▶ [Task to carry out]
Set down the material once more, exactly as it appears.

◇ ◇ ◇ ◇ ◇ ◇ ◇

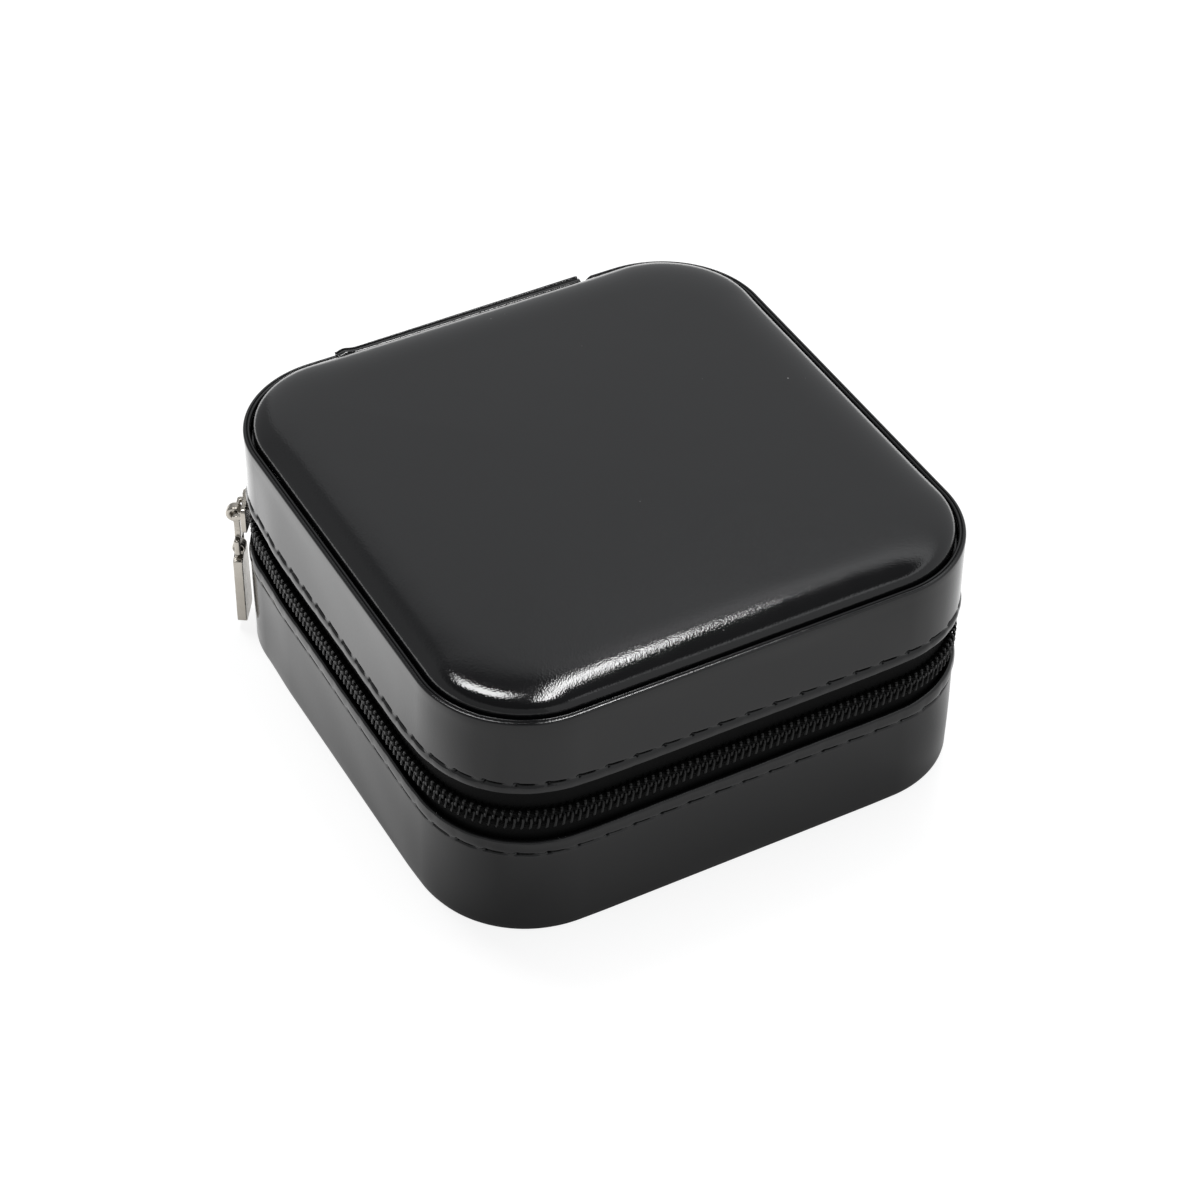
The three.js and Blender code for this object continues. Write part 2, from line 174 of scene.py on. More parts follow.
def arc_points(centre, radius, start, stop, count=6):
    """Points of an arc, by degrees from the first axis towards the second."""
    angle = np.radians(np.linspace(start, stop, count))
    return np.stack([centre[0] + radius * np.cos(angle), centre[1] + radius * np.sin(angle)], 1)


# ---- Mesh helpers: each returns (points, faces) ----
def loft(rings, closed_rings=False, caps=True):
    """Joins rings of equal length, each a closed loop of points, one after the other."""
    rings = np.asarray(rings, float)
    count, around = rings.shape[:2]
    a = np.arange(count if closed_rings else count - 1)[:, None]
    b = np.arange(around)[None]
    nxt, beside = (a + 1) % count, (b + 1) % around
    quads = np.stack([a * around + b, a * around + beside, nxt * around + beside, nxt * around + b], -1)
    faces = [tuple(q) for q in quads.reshape(-1, 4)]
    if caps and not closed_rings:
        faces.append(tuple(range(around))[::-1])
        faces.append(tuple(range((count - 1) * around, count * around)))
    return rings.reshape(-1, 3), faces


def on_side(s, start, length, ease=13.0):
    """1 along a stretch of the outline, easing to 0 at its ends."""
    return smooth_step((s - start + ease / 2) / ease) * smooth_step((start + length - s + ease / 2) / ease)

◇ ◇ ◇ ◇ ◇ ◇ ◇

▶ [Task result]
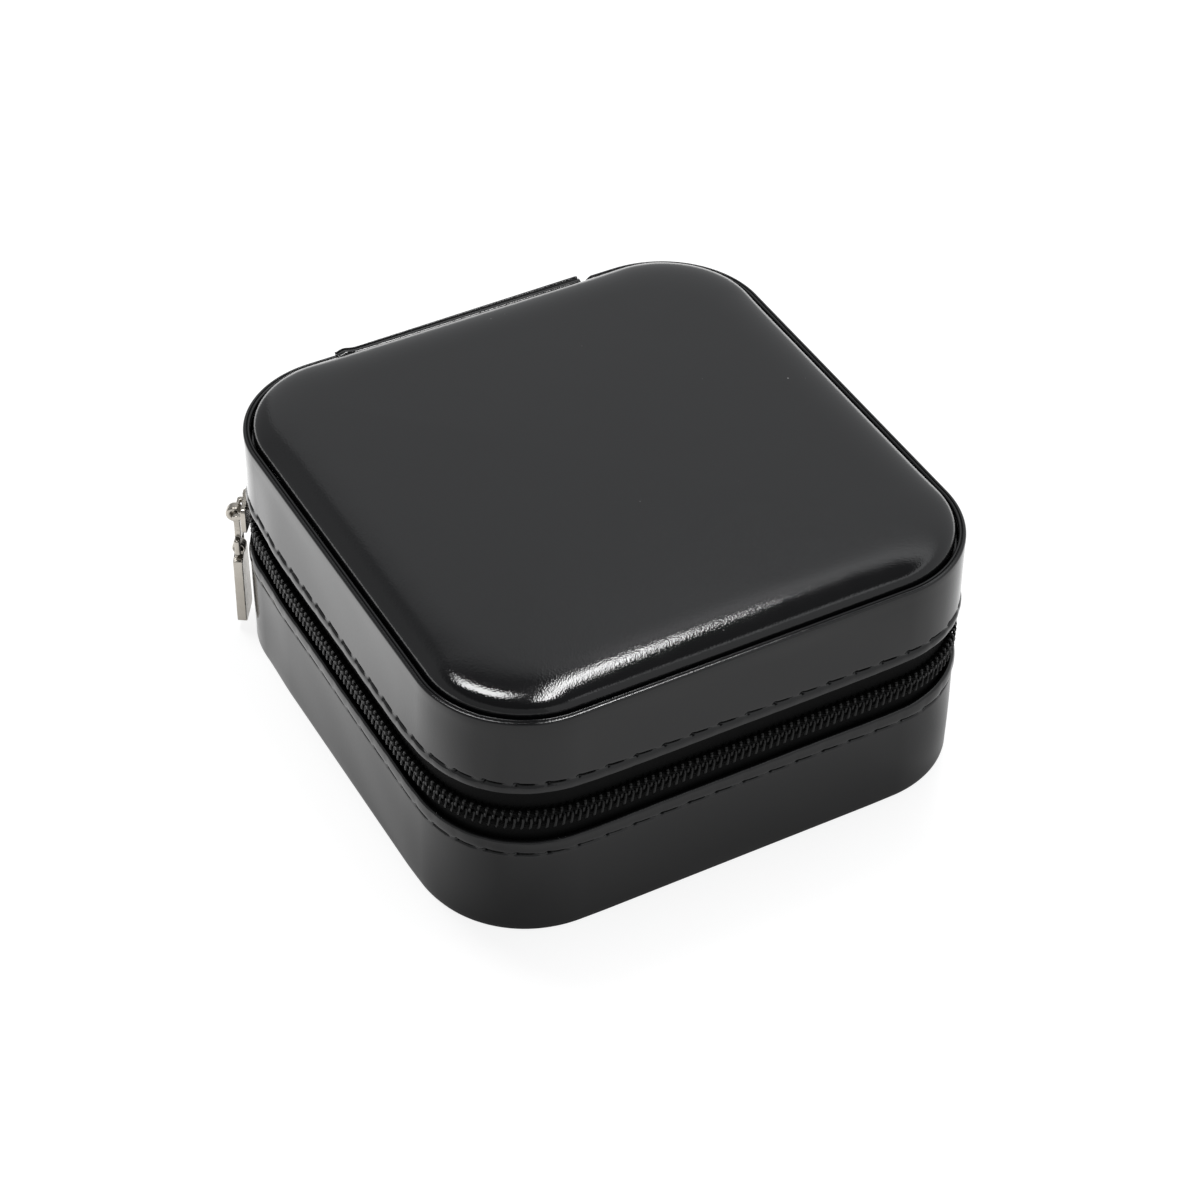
The three.js and Blender code for this object continues. Write part 2, from line 174 of scene.py on. More parts follow.
def arc_points(centre, radius, start, stop, count=6):
    """Points of an arc, by degrees from the first axis towards the second."""
    angle = np.radians(np.linspace(start, stop, count))
    return np.stack([centre[0] + radius * np.cos(angle), centre[1] + radius * np.sin(angle)], 1)


# ---- Mesh helpers: each returns (points, faces) ----
def loft(rings, closed_rings=False, caps=True):
    """Joins rings of equal length, each a closed loop of points, one after the other."""
    rings = np.asarray(rings, float)
    count, around = rings.shape[:2]
    a = np.arange(count if closed_rings else count - 1)[:, None]
    b = np.arange(around)[None]
    nxt, beside = (a + 1) % count, (b + 1) % around
    quads = np.stack([a * around + b, a * around + beside, nxt * around + beside, nxt * around + b], -1)
    faces = [tuple(q) for q in quads.reshape(-1, 4)]
    if caps and not closed_rings:
        faces.append(tuple(range(around))[::-1])
        faces.append(tuple(range((count - 1) * around, count * around)))
    return rings.reshape(-1, 3), faces


def on_side(s, start, length, ease=13.0):
    """1 along a stretch of the outline, easing to 0 at its ends."""
    return smooth_step((s - start + ease / 2) / ease) * smooth_step((start + length - s + ease / 2) / ease)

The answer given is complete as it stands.